Pour lutter contre l'obésité, certains professionnels de la santé proposent des jeûnes intermittents. 

L'épidémie d'infobésité induite par les écrans omniprésents, qui dispersent les intelligences naturelles, devrait être traitée par des jeûnes apparentés, numériques ceux-là. Il faut débrancher l'école (au moins en partie, au moins par moment). Et l'interdiction du cellulaire va dans ce sens.

Une loi?

Plusieurs se tournent vers le gouvernement caquiste pour imiter l'Ontario où une réglementation a été adoptée. En mai, il avait malheureusement refusé d'appuyer une motion du Parti Québécois réclamant un «encadrement». Le PQ récidive: il parrainera cette fois une pétition soulignant les effets dommageables du cellulaire sur la concentration, les apprentissages, la santé et la sécurité des élèves.

Au cabinet du ministre Bernard Drainville, on dit évaluer «toutes les options». 
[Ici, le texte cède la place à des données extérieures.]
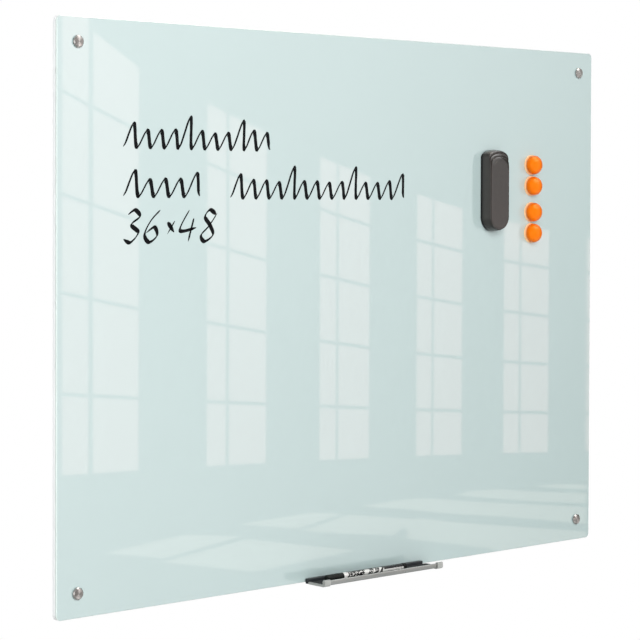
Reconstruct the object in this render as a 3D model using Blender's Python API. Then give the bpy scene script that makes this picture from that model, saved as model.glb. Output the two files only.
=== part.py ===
# A glass whiteboard on four wall standoffs, with its eraser, four button magnets,
# marker tray and marker. Metres, +Z up. The board lies along X and faces -Y.
# The origin is on the wall plane, midway between the four standoffs.

import math

import bmesh
import bpy

# Fits that every piece shares
fit_gap = 0.0003            # air left between pieces that touch
bond_line = 0.0002          # glue between the layers of the panel
cut_overrun = 0.0020        # how far a cutter passes the face that it opens
press_clearance = 0.0003    # round a magnet or a spigot in its seat

# Panel: tempered glass, white steel sheet and foamed backing board
board_width = 1.2192        # 48 inches
board_height = 0.9144       # 36 inches
board_corner_radius = 0.0080
glass_thickness = 0.0040
glass_arris = 0.0008
steel_thickness = 0.0005
steel_inset = 0.0020
backing_thickness = 0.0061
backing_arris = 0.0005

# Standoffs: barrel on the wall, clear washers, sleeve, and a cap with its stud
wall_gap = 0.0150           # wall to the back of the panel
standoff_inset = 0.0380     # board edge to a standoff's axis
standoff_radius = 0.0095
standoff_chamfer = 0.0006
cap_height = 0.0030
washer_thickness = 0.0010
washer_margin = 0.0010      # a washer is this much smaller than its cap, all round
stud_radius = 0.0040
stud_end_gap = 0.0012       # stud to the wall screw's head
sleeve_wall = 0.0014
barrel_base = 0.0034
screw_radius = 0.0020
screw_head_height = 0.0026
screw_head_crown = 0.0010
screw_reach = 0.0300        # length of screw in the wall
screw_tip = 0.0050

# Eraser: hollow shell, felt pad and the magnet bar on the pad's back
eraser_width = 0.0550
eraser_length = 0.1470
eraser_corner_across = 0.0262   # each corner is part of an oval, this wide
eraser_top_rise = 0.0160        # and this tall at the top end
eraser_bottom_rise = 0.0262     # or this tall at the bottom end
eraser_depth = 0.0240
eraser_wall = 0.0026
eraser_draft = 0.0012       # how far the side wall leans in
eraser_crown_depth = 0.0075
eraser_crown_inset = 0.0095
eraser_nose_slope = 0.0065  # how much further the crown comes in at the top end
felt_thickness = 0.0048
felt_margin = 0.0008
bar_width = 0.0200
bar_length = 0.0900
bar_thickness = 0.0040
bar_corner_radius = 0.0008
eraser_across_share = 0.2752    # of the board's width, right of the middle
eraser_up_share = 0.2165        # of the board's height, above the middle

# Button magnets: cap, base ring and magnet disc
magnet_radius = 0.0170
magnet_wall_height = 0.0085
magnet_depth = 0.0215
magnet_base_radius = 0.0184
magnet_base_thickness = 0.0014
magnet_base_round = 0.0005
disc_radius = 0.0090
disc_thickness = 0.0045
magnet_across_share = 0.3626    # of the board's width, right of the middle
magnet_top_share = 0.2685       # of the board's height, above the middle
magnet_step_shares = (0, 1.046, 1.299, 1.046)     # of a base's diameter, each below the last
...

Bravo. Et on rappelle «que les conseils d'établissements ont déjà tous les pouvoirs [...] pour interdire le cellulaire dans les classes de leur école. Plusieurs le font déjà.» Il reste qu'une loi ou un règlement national aurait l'avantage de renforcer la légitimité des professeurs et établissements souhaitant bannir l'utilisation du cellulaire au moins durant les heures de classe.

La pétition parrainée par le PQ comprend des nuances bienvenues: les «dispositifs électroniques personnels pourront être utilisés à des fins éducatives et pédagogiques, sous la supervision des enseignants». 

De plus, «des exceptions pourront être prévues pour les élèves ayant des besoins spécifiques, avec l'accord préalable des enseignants et de la direction». Si c’est vraiment possible, pourquoi pas?